À Ceylan même, peu de modifications semblent avoir été apportées à ce Canon d’origine indienne. Quelques-unes ont vraisemblablement eu lieu dans l’organisation des textes du Sutta-piṭaka et certains chercheurs ont avancé l’hypothèse que quelques textes importants auraient pu être ajoutés – par exemple, la version « longue » du (Mahā-)Satipaṭṭhana-sutta, si célèbre aujourd’hui, qui aurait été inclue dans le Dīgha-nikāya lors de la saṅgīti réunie au début de l’ère chrétienne. L’essentiel consiste surtout dans l’ajout d’un certain nombre de chapitres au livre des « Controverses » (Kathavaṭṭhu), au sein de l’Abhidhamma-piṭaka, qui présente les thèses soutenues par le Theravāda contre les autres courants du bouddhisme cinghalais (Dhammarucika de l’Abhayagiri-vihāra, notamment). La saṅgīti du Ve s. ap. J.-C. aura surtout pour but de clore définitivement le Pāli et d’éviter qu’y soit inclus des textes de langue sanskrite, présentant des thèses relevant du Mahāyāna que le Theravāda refuse de considérer comme Buddha-vacana, contrairement au courant du Dhammarucika. En revanche, trois textes d’origine sanskrite, du nikāya Sarvāstivāda, seront traduits (et même augmentés, pour ce qui est du Milinda-pañha ou Questions de Milinda) et considérés comme paracanoniques à Ceylan mais inclus dans le Canon en Birmanie.

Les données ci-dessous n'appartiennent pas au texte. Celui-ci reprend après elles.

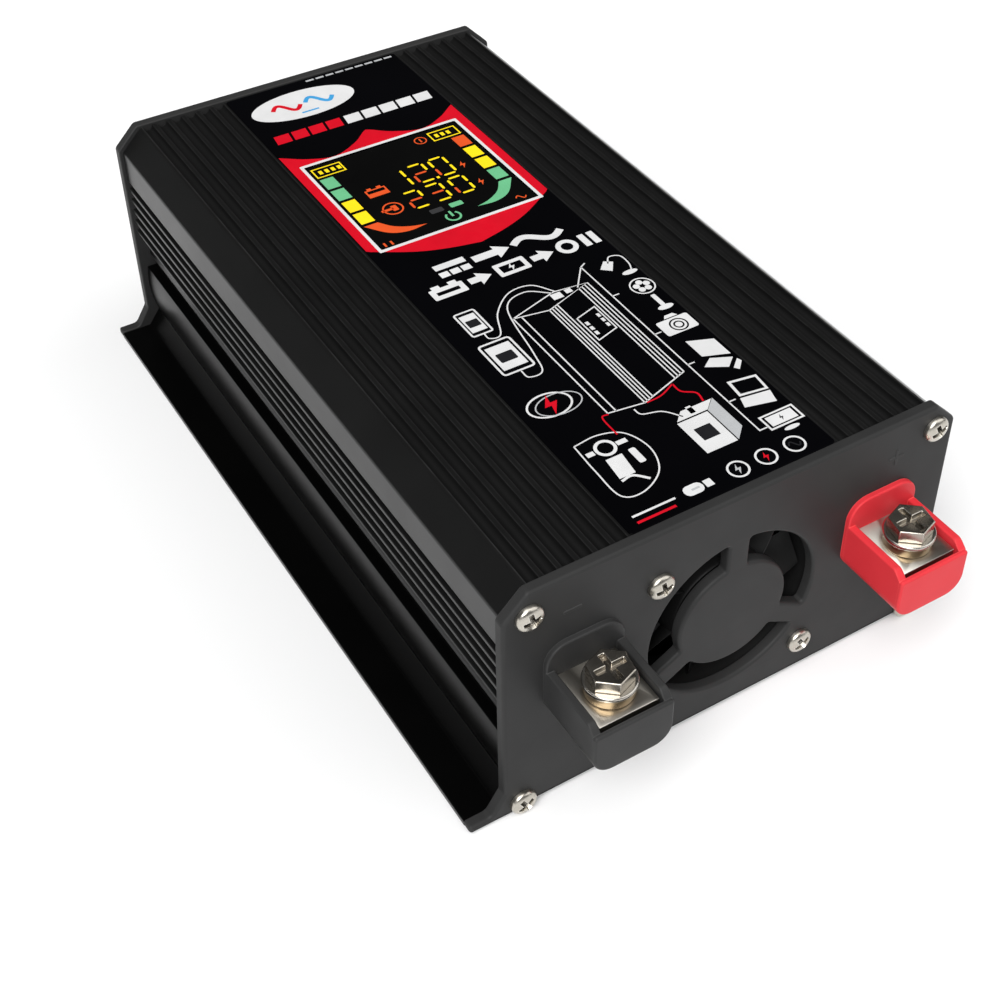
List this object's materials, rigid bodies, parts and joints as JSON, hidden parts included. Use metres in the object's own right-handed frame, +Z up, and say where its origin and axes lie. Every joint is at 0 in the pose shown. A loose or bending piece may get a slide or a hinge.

À l’époque moderne (à partir du XVIIe s. ap. J.-C.), l’usage du terme pāli change et, de nom propre, devient adjectif qualificatif. Il est désormais employé, en place du terme magadhi, pour désigner la langue de rédaction du Canon et l’on parle aujourd’hui du « Canon pāli » et de la « langue pālie ».